A small bit player in television through much of the late '50s and '60s, Caine finally hit stardom with his Academy Award-winning performance in 1966’s Alfie. A few years removed from his first Oscar®, Caine opened the '70s playing a small-time mobster who unleashes vengeance on those responsible for his brother's death in Get Carter. Decried by some for excessive violence, the movie was a mild success at the time of its release but has grown in stature since the 1990s when a new crop of filmmakers like Quentin Tarantino and Guy Ritchie spoke of the film's impact on them. In 2000, Sylvester Stallone starred in a less-successful remake, which also starred Caine, albeit in a different role. Throughout the rest of the decade, Caine would mix memorable performances such as his Oscar and Golden Globe nominations for 1973's Sleuth, with a roller-coaster series of drama and action flicks, including The Man Who Would Be King with longtime friend Sean Connery.
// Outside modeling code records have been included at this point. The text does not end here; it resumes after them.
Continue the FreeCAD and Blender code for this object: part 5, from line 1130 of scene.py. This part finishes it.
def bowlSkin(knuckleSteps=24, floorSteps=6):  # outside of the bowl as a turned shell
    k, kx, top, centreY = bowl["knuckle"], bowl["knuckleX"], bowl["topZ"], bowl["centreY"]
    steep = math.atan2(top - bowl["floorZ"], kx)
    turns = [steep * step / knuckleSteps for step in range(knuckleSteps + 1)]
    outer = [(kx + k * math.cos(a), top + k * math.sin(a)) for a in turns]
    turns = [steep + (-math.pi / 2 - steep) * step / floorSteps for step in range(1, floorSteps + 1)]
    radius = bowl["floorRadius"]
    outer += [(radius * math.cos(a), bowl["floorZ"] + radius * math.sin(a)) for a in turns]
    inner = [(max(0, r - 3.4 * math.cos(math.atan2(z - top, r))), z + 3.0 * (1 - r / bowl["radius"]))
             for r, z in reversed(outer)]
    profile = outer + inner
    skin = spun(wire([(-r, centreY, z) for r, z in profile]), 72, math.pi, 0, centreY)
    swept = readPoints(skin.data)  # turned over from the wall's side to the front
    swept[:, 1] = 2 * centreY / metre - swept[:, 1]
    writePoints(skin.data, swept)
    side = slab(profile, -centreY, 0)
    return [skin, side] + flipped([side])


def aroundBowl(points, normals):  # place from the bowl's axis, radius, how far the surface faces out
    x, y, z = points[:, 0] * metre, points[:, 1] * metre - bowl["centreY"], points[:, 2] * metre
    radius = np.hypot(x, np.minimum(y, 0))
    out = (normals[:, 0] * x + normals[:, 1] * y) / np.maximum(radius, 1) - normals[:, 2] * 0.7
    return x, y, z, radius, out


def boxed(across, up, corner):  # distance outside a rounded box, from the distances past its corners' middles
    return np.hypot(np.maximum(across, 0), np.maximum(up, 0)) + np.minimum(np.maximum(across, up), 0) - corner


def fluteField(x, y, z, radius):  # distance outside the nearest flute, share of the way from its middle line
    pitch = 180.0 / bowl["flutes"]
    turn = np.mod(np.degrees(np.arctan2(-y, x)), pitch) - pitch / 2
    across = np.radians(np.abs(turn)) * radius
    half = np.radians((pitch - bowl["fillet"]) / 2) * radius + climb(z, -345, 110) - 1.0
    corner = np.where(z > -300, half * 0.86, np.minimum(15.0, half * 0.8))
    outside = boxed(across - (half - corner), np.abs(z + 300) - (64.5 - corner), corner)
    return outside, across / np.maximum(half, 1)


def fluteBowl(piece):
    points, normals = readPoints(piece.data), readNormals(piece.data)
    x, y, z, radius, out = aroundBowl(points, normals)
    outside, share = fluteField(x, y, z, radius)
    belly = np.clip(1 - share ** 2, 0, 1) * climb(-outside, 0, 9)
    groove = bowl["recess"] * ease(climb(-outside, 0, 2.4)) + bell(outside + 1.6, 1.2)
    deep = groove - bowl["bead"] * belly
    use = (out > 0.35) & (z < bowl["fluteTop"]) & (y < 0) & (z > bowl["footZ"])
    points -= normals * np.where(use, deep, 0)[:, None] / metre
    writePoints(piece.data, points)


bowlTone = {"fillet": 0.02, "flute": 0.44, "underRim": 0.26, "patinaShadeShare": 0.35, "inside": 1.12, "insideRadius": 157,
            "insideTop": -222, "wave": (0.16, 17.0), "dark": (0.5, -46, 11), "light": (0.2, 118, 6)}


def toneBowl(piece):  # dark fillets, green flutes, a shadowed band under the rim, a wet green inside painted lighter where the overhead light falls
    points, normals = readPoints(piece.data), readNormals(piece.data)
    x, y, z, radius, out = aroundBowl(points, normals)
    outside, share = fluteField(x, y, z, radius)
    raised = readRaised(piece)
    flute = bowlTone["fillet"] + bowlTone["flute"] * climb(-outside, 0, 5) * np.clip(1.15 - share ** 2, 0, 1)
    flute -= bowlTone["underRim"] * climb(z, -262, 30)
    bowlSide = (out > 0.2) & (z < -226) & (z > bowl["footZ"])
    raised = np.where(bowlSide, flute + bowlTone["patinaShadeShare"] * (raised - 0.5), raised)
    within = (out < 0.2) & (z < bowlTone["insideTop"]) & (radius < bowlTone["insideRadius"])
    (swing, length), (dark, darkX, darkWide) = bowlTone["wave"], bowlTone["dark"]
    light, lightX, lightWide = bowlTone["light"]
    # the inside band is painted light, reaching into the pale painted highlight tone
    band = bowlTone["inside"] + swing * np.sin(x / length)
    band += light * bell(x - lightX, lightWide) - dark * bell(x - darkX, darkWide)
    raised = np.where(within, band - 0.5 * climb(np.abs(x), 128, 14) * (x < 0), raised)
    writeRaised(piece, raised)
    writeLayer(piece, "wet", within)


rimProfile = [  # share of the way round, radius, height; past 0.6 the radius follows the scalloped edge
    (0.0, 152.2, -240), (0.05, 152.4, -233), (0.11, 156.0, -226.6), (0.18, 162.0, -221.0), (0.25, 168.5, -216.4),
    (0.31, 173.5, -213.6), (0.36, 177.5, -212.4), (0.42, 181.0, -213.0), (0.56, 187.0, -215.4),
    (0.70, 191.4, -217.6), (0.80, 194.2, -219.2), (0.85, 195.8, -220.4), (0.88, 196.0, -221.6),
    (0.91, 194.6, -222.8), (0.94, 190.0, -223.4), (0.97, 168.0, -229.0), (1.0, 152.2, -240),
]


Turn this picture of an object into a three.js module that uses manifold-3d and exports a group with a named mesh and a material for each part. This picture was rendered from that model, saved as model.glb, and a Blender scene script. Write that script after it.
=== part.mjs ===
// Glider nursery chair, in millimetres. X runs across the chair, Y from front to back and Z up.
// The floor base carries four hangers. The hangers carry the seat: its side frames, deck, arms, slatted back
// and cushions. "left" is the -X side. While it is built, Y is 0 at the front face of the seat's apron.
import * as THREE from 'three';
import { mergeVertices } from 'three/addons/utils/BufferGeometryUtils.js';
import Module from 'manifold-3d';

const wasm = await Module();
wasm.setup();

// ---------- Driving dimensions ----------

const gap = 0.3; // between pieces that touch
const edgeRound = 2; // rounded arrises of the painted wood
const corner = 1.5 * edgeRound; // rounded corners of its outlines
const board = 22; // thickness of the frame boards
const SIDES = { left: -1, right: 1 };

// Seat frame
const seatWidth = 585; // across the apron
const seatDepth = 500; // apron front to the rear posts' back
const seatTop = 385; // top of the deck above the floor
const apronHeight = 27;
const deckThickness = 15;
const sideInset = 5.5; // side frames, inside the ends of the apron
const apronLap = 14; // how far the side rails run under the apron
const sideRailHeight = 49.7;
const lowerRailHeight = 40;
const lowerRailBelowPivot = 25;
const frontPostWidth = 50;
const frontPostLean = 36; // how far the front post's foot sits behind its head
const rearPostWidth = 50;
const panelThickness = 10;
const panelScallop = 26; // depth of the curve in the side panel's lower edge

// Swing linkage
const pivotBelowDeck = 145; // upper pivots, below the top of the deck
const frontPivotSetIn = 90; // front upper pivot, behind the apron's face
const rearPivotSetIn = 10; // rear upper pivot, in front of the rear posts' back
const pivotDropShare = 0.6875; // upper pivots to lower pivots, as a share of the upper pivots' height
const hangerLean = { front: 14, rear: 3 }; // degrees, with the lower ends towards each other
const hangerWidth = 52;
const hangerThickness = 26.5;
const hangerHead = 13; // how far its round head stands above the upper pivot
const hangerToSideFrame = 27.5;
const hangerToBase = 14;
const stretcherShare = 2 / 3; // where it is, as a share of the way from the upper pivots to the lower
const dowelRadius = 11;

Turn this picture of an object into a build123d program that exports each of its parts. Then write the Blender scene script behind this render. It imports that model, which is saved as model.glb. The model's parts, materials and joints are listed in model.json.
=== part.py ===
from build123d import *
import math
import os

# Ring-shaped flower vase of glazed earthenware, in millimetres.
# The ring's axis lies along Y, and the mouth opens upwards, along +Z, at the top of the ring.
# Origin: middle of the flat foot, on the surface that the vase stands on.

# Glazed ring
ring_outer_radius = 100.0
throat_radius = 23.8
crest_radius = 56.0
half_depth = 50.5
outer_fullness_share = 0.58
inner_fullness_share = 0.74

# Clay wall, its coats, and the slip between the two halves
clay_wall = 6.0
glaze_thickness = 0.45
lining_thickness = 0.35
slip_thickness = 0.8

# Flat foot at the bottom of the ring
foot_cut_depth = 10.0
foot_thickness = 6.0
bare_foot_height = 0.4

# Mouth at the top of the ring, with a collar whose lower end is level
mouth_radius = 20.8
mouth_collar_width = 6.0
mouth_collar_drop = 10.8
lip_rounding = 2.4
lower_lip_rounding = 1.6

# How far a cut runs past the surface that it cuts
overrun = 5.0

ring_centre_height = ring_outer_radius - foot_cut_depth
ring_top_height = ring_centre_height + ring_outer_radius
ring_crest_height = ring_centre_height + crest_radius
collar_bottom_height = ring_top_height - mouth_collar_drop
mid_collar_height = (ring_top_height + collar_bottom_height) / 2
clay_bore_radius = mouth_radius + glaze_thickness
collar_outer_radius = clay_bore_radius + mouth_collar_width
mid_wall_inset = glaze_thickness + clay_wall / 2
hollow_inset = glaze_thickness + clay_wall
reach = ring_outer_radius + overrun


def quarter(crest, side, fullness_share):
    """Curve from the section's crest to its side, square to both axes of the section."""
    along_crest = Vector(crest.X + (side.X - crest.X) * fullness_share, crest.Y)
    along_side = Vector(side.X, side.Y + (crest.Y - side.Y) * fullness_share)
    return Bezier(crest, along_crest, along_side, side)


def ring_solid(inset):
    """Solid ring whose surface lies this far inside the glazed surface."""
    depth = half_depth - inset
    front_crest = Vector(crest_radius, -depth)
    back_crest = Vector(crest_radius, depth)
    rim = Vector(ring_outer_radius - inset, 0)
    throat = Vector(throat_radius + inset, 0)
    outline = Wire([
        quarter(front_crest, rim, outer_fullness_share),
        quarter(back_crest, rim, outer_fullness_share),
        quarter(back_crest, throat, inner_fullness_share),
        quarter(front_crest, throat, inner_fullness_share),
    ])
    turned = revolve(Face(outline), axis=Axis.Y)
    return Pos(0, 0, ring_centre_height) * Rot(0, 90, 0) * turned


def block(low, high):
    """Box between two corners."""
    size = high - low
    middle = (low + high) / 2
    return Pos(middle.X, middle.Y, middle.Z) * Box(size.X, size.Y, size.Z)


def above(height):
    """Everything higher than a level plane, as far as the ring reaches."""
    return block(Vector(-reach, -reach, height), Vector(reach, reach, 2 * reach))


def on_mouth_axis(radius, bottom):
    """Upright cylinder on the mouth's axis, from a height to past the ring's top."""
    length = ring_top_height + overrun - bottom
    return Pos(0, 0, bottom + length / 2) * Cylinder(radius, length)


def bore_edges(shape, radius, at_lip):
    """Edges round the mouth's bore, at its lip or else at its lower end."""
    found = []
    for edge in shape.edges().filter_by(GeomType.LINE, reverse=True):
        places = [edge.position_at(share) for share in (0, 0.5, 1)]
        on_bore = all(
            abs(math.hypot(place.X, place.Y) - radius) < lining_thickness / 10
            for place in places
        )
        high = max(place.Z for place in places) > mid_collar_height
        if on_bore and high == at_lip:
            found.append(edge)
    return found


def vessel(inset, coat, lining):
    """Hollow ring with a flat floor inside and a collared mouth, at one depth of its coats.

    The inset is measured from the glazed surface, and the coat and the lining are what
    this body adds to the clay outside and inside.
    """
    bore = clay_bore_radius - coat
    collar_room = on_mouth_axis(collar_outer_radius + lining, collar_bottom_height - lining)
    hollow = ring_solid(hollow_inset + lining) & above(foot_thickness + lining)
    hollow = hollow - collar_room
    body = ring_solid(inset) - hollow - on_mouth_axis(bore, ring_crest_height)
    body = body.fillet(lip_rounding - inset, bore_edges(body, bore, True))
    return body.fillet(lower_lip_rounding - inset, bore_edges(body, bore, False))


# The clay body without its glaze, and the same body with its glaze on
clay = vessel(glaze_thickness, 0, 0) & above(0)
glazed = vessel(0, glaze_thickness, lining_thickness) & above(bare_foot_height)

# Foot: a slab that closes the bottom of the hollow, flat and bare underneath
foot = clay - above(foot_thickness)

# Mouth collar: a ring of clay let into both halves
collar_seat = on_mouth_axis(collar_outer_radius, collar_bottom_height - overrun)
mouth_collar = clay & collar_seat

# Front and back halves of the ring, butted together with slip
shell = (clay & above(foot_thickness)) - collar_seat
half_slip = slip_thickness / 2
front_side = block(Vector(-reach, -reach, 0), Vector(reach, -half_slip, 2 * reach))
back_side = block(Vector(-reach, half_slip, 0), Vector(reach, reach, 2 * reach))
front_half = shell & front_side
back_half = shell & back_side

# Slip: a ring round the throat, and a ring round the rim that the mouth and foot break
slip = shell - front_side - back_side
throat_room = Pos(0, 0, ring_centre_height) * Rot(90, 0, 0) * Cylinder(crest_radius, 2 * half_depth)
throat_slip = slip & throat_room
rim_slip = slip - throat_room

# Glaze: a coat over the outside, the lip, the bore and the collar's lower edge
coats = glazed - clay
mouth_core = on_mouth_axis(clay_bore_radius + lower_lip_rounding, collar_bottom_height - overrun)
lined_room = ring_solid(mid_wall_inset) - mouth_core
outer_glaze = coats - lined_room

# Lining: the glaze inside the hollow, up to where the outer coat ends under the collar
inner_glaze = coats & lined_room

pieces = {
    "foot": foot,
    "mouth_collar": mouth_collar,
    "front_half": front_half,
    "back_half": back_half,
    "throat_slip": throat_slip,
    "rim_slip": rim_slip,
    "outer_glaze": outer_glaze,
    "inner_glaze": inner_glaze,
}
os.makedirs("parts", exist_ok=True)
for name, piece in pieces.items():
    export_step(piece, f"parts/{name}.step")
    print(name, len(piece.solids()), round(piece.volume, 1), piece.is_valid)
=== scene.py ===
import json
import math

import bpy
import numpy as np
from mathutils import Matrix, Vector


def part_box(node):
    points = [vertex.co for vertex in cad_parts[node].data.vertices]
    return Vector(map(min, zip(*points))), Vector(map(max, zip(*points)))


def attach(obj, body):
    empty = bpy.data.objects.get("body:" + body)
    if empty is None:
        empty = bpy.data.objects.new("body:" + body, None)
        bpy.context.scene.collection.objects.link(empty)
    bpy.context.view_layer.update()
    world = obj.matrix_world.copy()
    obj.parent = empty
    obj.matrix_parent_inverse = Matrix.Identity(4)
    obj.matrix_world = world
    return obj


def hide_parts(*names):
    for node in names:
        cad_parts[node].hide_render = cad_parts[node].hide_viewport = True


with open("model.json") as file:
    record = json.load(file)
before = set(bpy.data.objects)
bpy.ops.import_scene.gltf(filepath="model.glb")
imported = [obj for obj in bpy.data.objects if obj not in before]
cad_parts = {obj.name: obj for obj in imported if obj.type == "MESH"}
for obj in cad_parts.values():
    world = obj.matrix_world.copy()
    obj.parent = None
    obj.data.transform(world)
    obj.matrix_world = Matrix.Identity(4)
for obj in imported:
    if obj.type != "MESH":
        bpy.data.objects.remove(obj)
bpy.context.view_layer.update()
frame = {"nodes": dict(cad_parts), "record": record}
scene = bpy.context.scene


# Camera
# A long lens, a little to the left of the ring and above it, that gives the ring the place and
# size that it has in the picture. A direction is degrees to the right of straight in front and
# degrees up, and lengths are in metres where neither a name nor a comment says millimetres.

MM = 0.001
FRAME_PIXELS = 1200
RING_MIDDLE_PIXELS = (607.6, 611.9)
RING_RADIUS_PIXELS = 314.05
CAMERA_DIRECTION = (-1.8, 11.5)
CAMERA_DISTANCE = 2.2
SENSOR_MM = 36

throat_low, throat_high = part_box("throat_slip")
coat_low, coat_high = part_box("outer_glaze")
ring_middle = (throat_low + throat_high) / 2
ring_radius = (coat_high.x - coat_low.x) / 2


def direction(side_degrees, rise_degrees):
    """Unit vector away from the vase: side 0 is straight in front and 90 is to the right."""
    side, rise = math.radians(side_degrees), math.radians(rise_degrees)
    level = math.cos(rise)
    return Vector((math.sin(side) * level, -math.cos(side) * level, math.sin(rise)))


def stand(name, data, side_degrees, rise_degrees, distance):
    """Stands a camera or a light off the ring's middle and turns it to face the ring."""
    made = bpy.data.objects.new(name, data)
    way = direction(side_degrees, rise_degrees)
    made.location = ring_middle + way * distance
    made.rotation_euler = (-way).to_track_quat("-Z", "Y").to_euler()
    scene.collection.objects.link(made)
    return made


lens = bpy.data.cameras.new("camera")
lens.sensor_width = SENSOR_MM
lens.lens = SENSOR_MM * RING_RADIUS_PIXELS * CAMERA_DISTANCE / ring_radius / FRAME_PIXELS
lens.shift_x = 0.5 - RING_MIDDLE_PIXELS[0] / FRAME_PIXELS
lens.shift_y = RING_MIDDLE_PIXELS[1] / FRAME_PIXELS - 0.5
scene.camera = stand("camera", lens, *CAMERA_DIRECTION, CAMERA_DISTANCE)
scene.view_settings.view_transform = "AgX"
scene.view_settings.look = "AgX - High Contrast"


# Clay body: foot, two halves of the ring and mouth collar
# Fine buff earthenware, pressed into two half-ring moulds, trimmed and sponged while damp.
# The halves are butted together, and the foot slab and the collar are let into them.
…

On the other side of the box-office scale, there were even a few harmless disaster films—both in theme and result—from Irwin Allen.
Get Carter (1971)
The Man Who Would Be King (1975)
The Swarm (1978)
Beyond the Poseidon Adventure (1979)
Like the decade before, Caine was very active throughout the '80s, bursting out of the gates in the classic thriller Dressed to Kill, which was followed by Oliver Stone's cult horror flick, The Hand, the controversial Deathtrap, another Oscar nomination and Golden Globe win for 1983's Educating Rita and his second Academy Award for 1986's Hannah and Her Sisters. And on the small screen, Caine snared his second Golden Globe for the popular 1988 television miniseries, Jack the Ripper.
The Hand (1981)
Deathtrap (1982)
Jack the Ripper (1988)
While many of the actors from his generation had retired by the turn of the millennium, Michael Caine hit all-new heights in his career as he effortlessly moved from another Oscar-winning dramatic performance in The Cider House Rules straight into hit comedies like Miss Congeniality, playing the father of cinema's most hilarious superspy in Austin Powers in Goldmember, teaming with Robert Duvall in Secondhand Lions, and with Christopher Walken in the underrated drama Around the Bend. Caine also became an understated presence and instrumental cog in Christopher Nolan's Dark Knight Trilogy and the epic Inception. This was followed by the worldwide hit action/adventure Journey 2: The Mysterious Island in 2012. And last year, along with co-stars Morgan Freeman and Alan Arkin, Caine proved in the box-office smash hit comedy Going in Style that great actors age like the finest of wines. And Sir Maurice Micklewhite is certainly one such thespian. Happy 85th, Maurice!